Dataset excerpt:

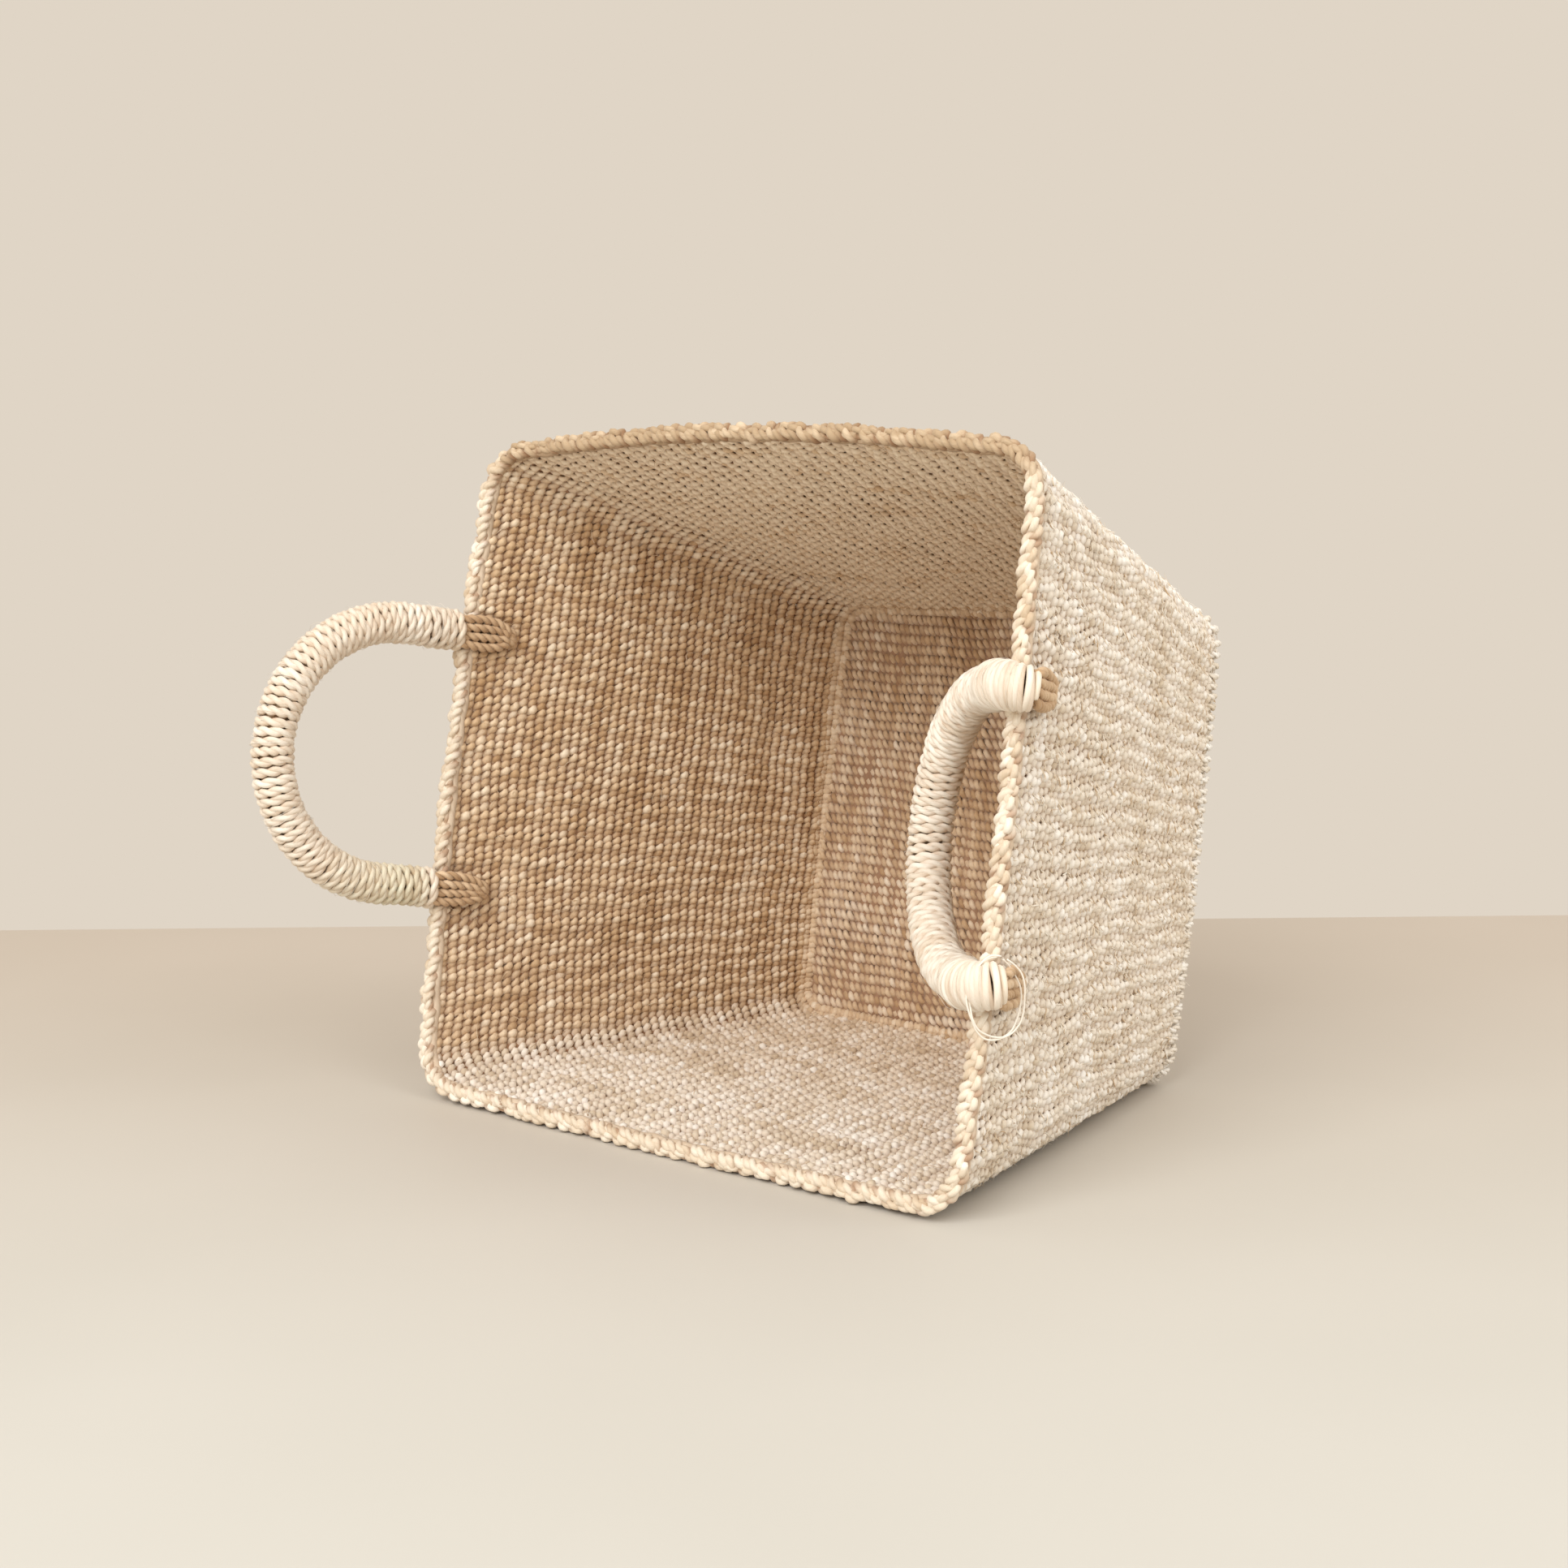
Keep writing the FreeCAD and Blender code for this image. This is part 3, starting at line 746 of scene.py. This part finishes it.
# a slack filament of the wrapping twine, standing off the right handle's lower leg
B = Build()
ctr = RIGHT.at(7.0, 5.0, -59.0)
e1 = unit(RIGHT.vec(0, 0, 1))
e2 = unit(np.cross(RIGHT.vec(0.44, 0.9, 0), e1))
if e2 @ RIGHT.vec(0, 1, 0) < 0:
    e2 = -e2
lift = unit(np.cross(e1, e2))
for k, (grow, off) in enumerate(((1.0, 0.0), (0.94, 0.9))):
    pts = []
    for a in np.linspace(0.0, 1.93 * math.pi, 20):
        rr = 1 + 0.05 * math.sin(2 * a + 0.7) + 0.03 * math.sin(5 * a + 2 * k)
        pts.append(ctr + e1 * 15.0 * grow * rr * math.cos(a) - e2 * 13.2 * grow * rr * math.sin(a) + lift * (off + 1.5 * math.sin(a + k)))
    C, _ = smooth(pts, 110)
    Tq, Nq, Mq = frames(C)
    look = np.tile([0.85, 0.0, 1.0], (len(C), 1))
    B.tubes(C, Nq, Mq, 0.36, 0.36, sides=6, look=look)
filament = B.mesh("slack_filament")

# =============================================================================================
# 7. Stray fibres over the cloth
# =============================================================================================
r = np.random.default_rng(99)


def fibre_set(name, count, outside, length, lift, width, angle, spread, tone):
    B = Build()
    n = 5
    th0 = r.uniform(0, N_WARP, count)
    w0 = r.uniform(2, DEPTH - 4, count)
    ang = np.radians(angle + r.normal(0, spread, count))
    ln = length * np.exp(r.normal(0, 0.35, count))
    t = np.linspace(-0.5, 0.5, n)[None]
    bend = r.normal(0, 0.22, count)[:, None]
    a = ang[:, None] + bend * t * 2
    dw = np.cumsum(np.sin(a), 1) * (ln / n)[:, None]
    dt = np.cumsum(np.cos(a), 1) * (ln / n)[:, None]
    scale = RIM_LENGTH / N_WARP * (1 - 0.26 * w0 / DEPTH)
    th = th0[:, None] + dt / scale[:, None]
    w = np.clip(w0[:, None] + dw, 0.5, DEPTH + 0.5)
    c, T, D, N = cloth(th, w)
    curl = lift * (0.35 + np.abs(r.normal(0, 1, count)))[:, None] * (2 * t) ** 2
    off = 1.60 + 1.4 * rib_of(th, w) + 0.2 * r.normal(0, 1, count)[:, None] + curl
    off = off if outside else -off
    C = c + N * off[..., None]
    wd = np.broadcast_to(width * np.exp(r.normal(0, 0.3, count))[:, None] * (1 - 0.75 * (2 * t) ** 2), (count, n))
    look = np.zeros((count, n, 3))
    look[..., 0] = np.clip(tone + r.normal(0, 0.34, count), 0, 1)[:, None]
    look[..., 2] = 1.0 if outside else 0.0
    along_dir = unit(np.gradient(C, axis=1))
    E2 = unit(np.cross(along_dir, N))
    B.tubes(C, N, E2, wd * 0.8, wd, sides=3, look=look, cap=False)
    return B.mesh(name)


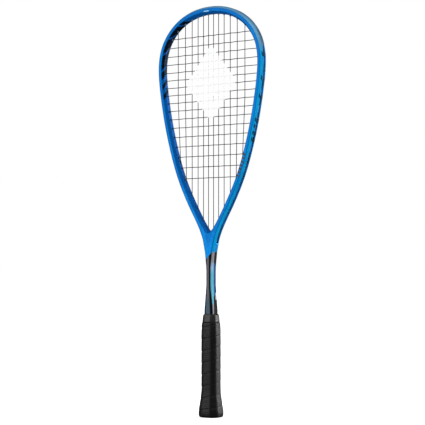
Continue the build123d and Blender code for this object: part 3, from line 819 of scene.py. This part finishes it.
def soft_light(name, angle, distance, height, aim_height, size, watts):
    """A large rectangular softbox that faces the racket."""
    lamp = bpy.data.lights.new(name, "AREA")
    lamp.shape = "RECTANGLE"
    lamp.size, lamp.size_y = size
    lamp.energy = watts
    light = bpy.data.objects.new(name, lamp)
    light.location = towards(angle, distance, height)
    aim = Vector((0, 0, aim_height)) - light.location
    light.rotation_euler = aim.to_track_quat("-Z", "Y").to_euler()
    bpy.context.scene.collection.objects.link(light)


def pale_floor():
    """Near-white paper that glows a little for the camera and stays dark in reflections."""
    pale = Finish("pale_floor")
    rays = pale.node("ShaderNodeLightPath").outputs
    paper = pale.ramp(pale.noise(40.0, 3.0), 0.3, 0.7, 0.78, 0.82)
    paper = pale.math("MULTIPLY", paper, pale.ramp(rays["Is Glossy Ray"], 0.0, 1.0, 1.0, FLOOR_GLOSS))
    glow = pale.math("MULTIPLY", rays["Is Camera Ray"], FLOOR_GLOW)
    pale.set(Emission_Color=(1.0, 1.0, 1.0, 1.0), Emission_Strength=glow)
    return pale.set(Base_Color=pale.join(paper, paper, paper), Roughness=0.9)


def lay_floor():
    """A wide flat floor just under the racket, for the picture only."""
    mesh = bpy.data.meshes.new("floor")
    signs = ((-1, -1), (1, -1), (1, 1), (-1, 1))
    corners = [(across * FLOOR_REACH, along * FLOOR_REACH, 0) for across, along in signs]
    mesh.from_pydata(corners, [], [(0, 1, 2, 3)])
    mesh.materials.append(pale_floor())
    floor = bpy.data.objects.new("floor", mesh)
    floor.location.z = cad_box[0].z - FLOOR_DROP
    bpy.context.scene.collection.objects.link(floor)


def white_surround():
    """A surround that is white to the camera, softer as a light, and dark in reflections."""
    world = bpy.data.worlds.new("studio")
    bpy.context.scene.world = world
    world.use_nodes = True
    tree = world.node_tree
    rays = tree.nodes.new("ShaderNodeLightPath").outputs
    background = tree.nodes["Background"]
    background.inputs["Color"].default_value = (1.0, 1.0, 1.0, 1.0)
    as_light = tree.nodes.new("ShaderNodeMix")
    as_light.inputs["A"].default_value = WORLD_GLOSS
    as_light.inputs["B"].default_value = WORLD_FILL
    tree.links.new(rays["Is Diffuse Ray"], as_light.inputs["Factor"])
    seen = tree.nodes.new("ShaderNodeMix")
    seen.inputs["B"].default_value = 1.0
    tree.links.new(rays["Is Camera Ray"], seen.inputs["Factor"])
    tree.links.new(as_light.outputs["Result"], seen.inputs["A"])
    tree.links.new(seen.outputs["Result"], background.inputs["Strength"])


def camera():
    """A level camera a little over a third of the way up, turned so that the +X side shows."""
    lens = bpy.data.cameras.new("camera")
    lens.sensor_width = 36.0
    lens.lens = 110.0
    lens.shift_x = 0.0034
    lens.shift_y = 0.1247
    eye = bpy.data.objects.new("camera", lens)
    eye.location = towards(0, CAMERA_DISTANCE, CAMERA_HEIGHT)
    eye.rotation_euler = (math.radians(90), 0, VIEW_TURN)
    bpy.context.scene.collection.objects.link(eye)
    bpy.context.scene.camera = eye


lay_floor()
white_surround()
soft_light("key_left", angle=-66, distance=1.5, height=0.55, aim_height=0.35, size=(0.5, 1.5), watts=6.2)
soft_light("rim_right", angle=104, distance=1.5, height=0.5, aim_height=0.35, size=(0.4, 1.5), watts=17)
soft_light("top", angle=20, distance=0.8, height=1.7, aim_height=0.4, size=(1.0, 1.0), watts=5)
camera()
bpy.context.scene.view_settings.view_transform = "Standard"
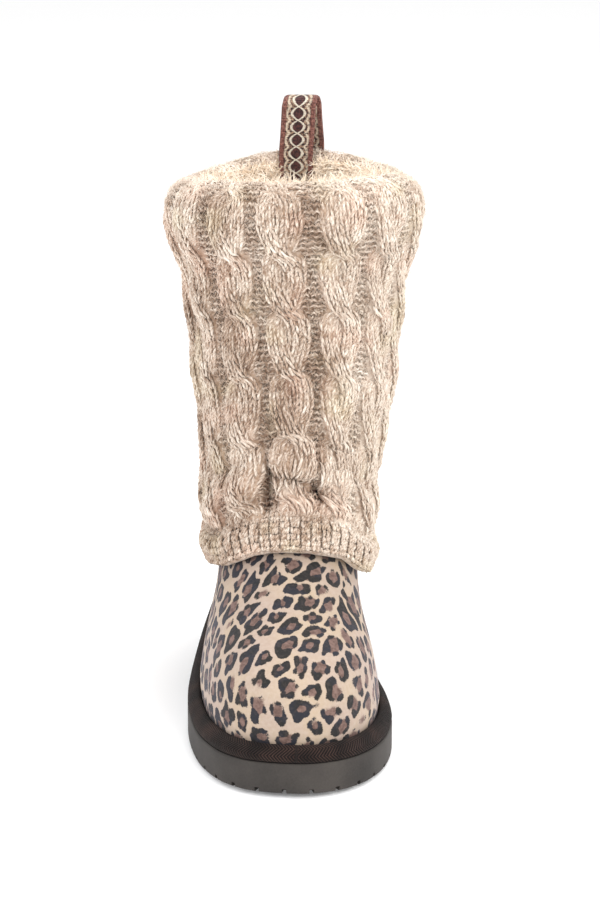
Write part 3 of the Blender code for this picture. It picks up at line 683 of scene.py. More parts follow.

STATED TASK = Take the lines above and print them exactly.

EXERCISE OUTPUT =
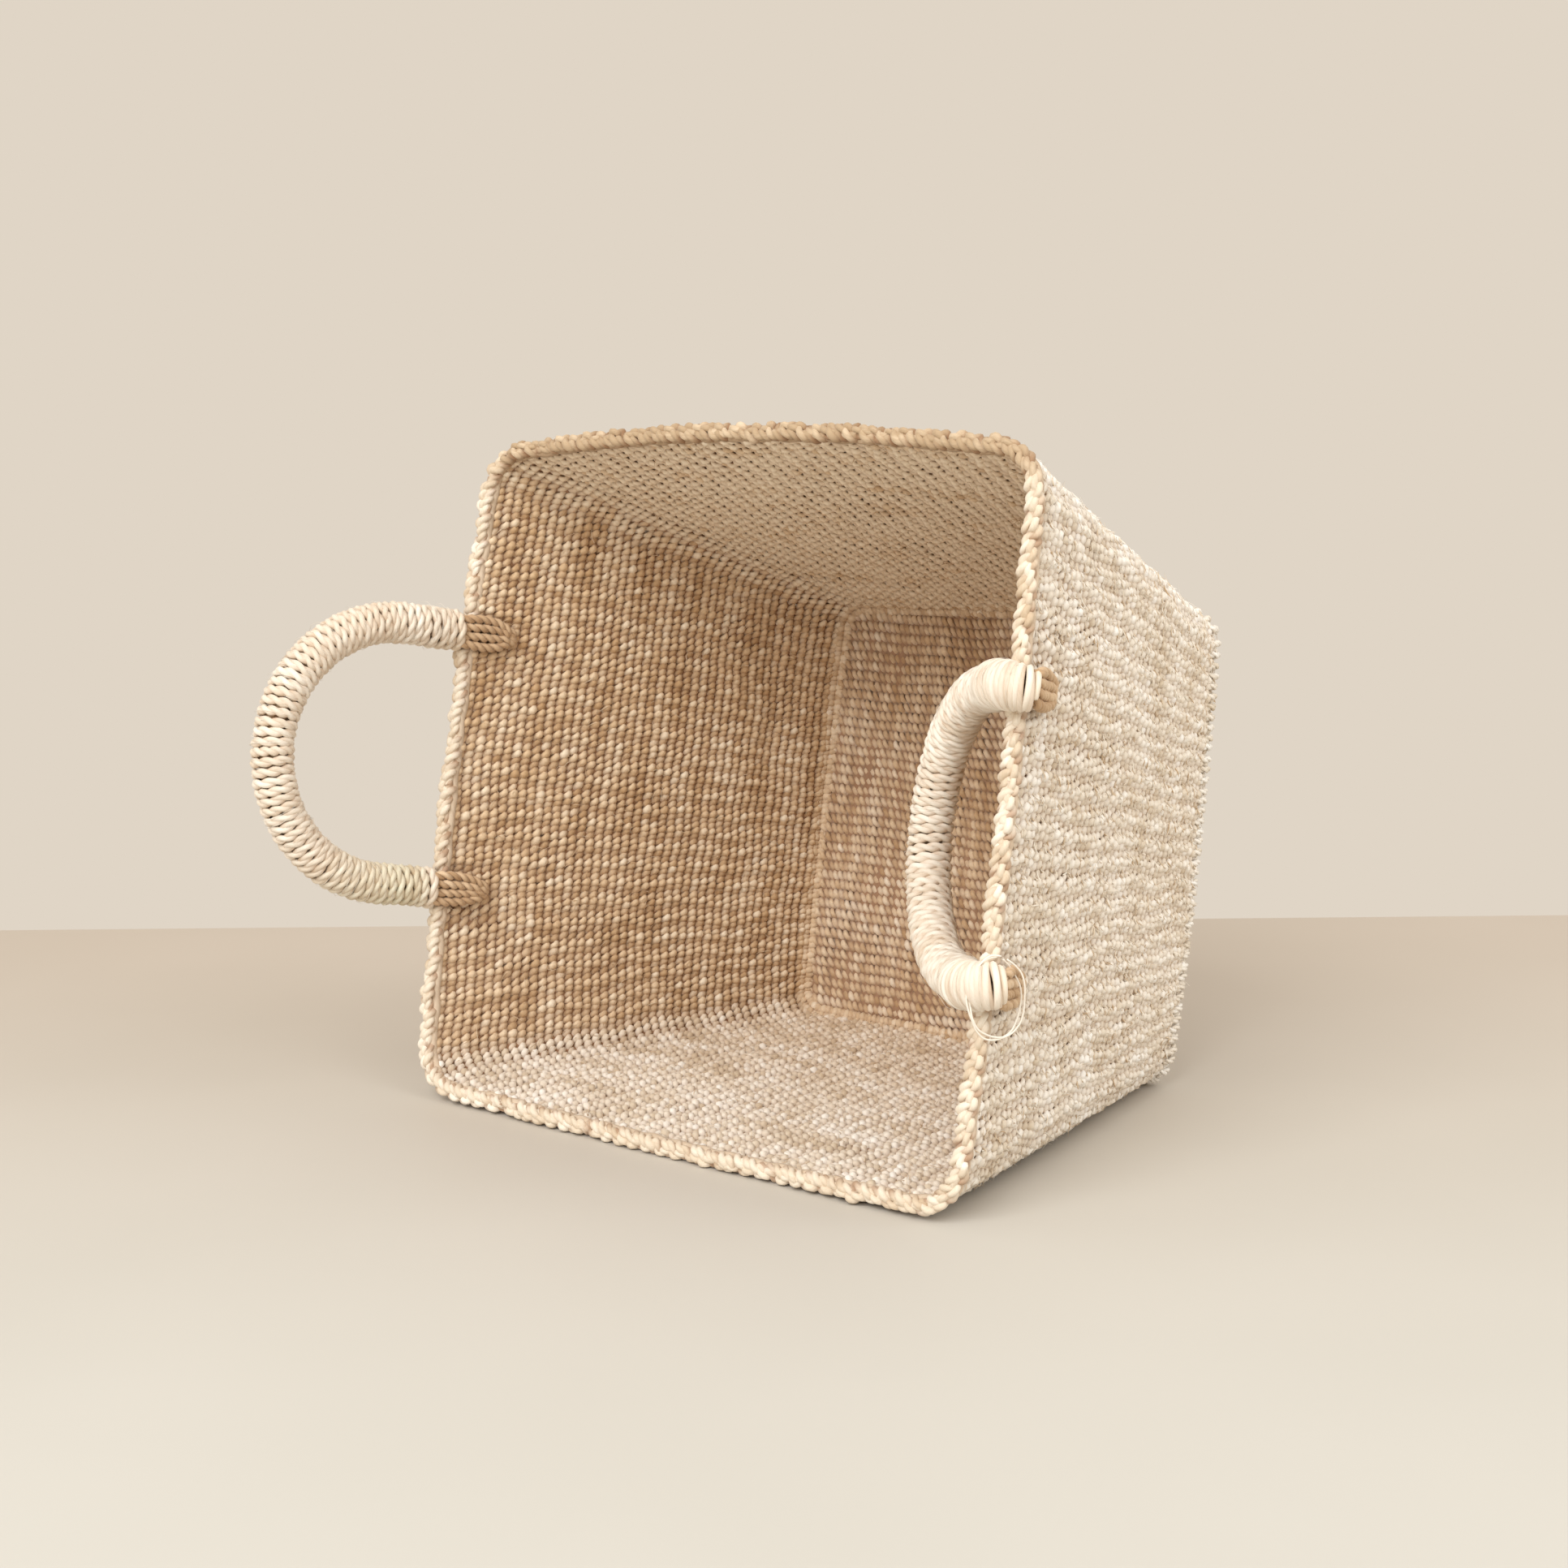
Keep writing the FreeCAD and Blender code for this image. This is part 3, starting at line 746 of scene.py. This part finishes it.
# a slack filament of the wrapping twine, standing off the right handle's lower leg
B = Build()
ctr = RIGHT.at(7.0, 5.0, -59.0)
e1 = unit(RIGHT.vec(0, 0, 1))
e2 = unit(np.cross(RIGHT.vec(0.44, 0.9, 0), e1))
if e2 @ RIGHT.vec(0, 1, 0) < 0:
    e2 = -e2
lift = unit(np.cross(e1, e2))
for k, (grow, off) in enumerate(((1.0, 0.0), (0.94, 0.9))):
    pts = []
    for a in np.linspace(0.0, 1.93 * math.pi, 20):
        rr = 1 + 0.05 * math.sin(2 * a + 0.7) + 0.03 * math.sin(5 * a + 2 * k)
        pts.append(ctr + e1 * 15.0 * grow * rr * math.cos(a) - e2 * 13.2 * grow * rr * math.sin(a) + lift * (off + 1.5 * math.sin(a + k)))
    C, _ = smooth(pts, 110)
    Tq, Nq, Mq = frames(C)
    look = np.tile([0.85, 0.0, 1.0], (len(C), 1))
    B.tubes(C, Nq, Mq, 0.36, 0.36, sides=6, look=look)
filament = B.mesh("slack_filament")

# =============================================================================================
# 7. Stray fibres over the cloth
# =============================================================================================
r = np.random.default_rng(99)


def fibre_set(name, count, outside, length, lift, width, angle, spread, tone):
    B = Build()
    n = 5
    th0 = r.uniform(0, N_WARP, count)
    w0 = r.uniform(2, DEPTH - 4, count)
    ang = np.radians(angle + r.normal(0, spread, count))
    ln = length * np.exp(r.normal(0, 0.35, count))
    t = np.linspace(-0.5, 0.5, n)[None]
    bend = r.normal(0, 0.22, count)[:, None]
    a = ang[:, None] + bend * t * 2
    dw = np.cumsum(np.sin(a), 1) * (ln / n)[:, None]
    dt = np.cumsum(np.cos(a), 1) * (ln / n)[:, None]
    scale = RIM_LENGTH / N_WARP * (1 - 0.26 * w0 / DEPTH)
    th = th0[:, None] + dt / scale[:, None]
    w = np.clip(w0[:, None] + dw, 0.5, DEPTH + 0.5)
    c, T, D, N = cloth(th, w)
    curl = lift * (0.35 + np.abs(r.normal(0, 1, count)))[:, None] * (2 * t) ** 2
    off = 1.60 + 1.4 * rib_of(th, w) + 0.2 * r.normal(0, 1, count)[:, None] + curl
    off = off if outside else -off
    C = c + N * off[..., None]
    wd = np.broadcast_to(width * np.exp(r.normal(0, 0.3, count))[:, None] * (1 - 0.75 * (2 * t) ** 2), (count, n))
    look = np.zeros((count, n, 3))
    look[..., 0] = np.clip(tone + r.normal(0, 0.34, count), 0, 1)[:, None]
    look[..., 2] = 1.0 if outside else 0.0
    along_dir = unit(np.gradient(C, axis=1))
    E2 = unit(np.cross(along_dir, N))
    B.tubes(C, N, E2, wd * 0.8, wd, sides=3, look=look, cap=False)
    return B.mesh(name)


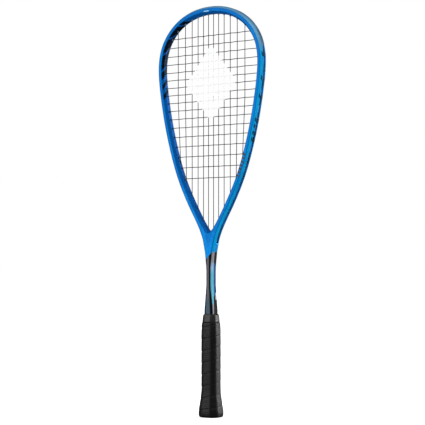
Continue the build123d and Blender code for this object: part 3, from line 819 of scene.py. This part finishes it.
def soft_light(name, angle, distance, height, aim_height, size, watts):
    """A large rectangular softbox that faces the racket."""
    lamp = bpy.data.lights.new(name, "AREA")
    lamp.shape = "RECTANGLE"
    lamp.size, lamp.size_y = size
    lamp.energy = watts
    light = bpy.data.objects.new(name, lamp)
    light.location = towards(angle, distance, height)
    aim = Vector((0, 0, aim_height)) - light.location
    light.rotation_euler = aim.to_track_quat("-Z", "Y").to_euler()
    bpy.context.scene.collection.objects.link(light)


def pale_floor():
    """Near-white paper that glows a little for the camera and stays dark in reflections."""
    pale = Finish("pale_floor")
    rays = pale.node("ShaderNodeLightPath").outputs
    paper = pale.ramp(pale.noise(40.0, 3.0), 0.3, 0.7, 0.78, 0.82)
    paper = pale.math("MULTIPLY", paper, pale.ramp(rays["Is Glossy Ray"], 0.0, 1.0, 1.0, FLOOR_GLOSS))
    glow = pale.math("MULTIPLY", rays["Is Camera Ray"], FLOOR_GLOW)
    pale.set(Emission_Color=(1.0, 1.0, 1.0, 1.0), Emission_Strength=glow)
    return pale.set(Base_Color=pale.join(paper, paper, paper), Roughness=0.9)


def lay_floor():
    """A wide flat floor just under the racket, for the picture only."""
    mesh = bpy.data.meshes.new("floor")
    signs = ((-1, -1), (1, -1), (1, 1), (-1, 1))
    corners = [(across * FLOOR_REACH, along * FLOOR_REACH, 0) for across, along in signs]
    mesh.from_pydata(corners, [], [(0, 1, 2, 3)])
    mesh.materials.append(pale_floor())
    floor = bpy.data.objects.new("floor", mesh)
    floor.location.z = cad_box[0].z - FLOOR_DROP
    bpy.context.scene.collection.objects.link(floor)


def white_surround():
    """A surround that is white to the camera, softer as a light, and dark in reflections."""
    world = bpy.data.worlds.new("studio")
    bpy.context.scene.world = world
    world.use_nodes = True
    tree = world.node_tree
    rays = tree.nodes.new("ShaderNodeLightPath").outputs
    background = tree.nodes["Background"]
    background.inputs["Color"].default_value = (1.0, 1.0, 1.0, 1.0)
    as_light = tree.nodes.new("ShaderNodeMix")
    as_light.inputs["A"].default_value = WORLD_GLOSS
    as_light.inputs["B"].default_value = WORLD_FILL
    tree.links.new(rays["Is Diffuse Ray"], as_light.inputs["Factor"])
    seen = tree.nodes.new("ShaderNodeMix")
    seen.inputs["B"].default_value = 1.0
    tree.links.new(rays["Is Camera Ray"], seen.inputs["Factor"])
    tree.links.new(as_light.outputs["Result"], seen.inputs["A"])
    tree.links.new(seen.outputs["Result"], background.inputs["Strength"])


def camera():
    """A level camera a little over a third of the way up, turned so that the +X side shows."""
    lens = bpy.data.cameras.new("camera")
    lens.sensor_width = 36.0
    lens.lens = 110.0
    lens.shift_x = 0.0034
    lens.shift_y = 0.1247
    eye = bpy.data.objects.new("camera", lens)
    eye.location = towards(0, CAMERA_DISTANCE, CAMERA_HEIGHT)
    eye.rotation_euler = (math.radians(90), 0, VIEW_TURN)
    bpy.context.scene.collection.objects.link(eye)
    bpy.context.scene.camera = eye


lay_floor()
white_surround()
soft_light("key_left", angle=-66, distance=1.5, height=0.55, aim_height=0.35, size=(0.5, 1.5), watts=6.2)
soft_light("rim_right", angle=104, distance=1.5, height=0.5, aim_height=0.35, size=(0.4, 1.5), watts=17)
soft_light("top", angle=20, distance=0.8, height=1.7, aim_height=0.4, size=(1.0, 1.0), watts=5)
camera()
bpy.context.scene.view_settings.view_transform = "Standard"
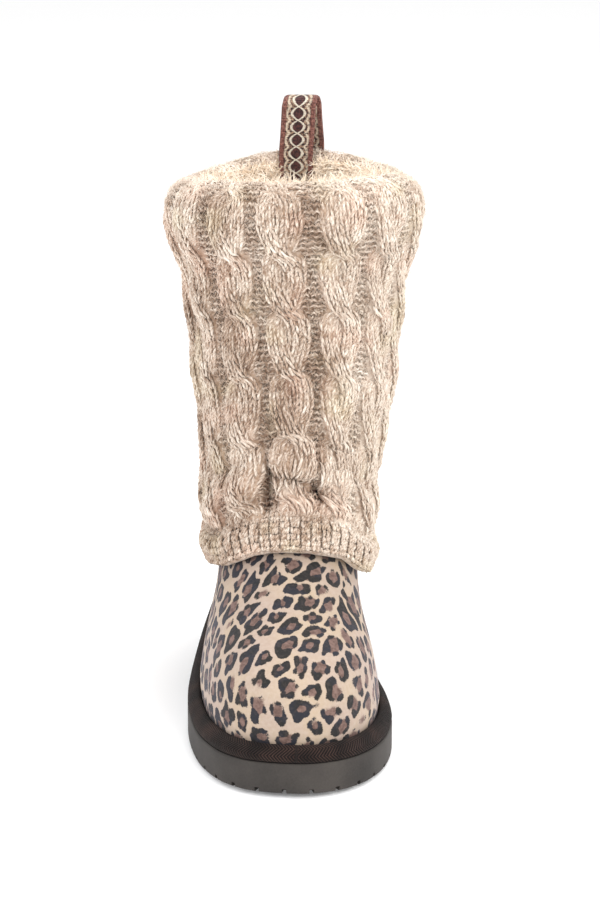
Write part 3 of the Blender code for this picture. It picks up at line 683 of scene.py. More parts follow.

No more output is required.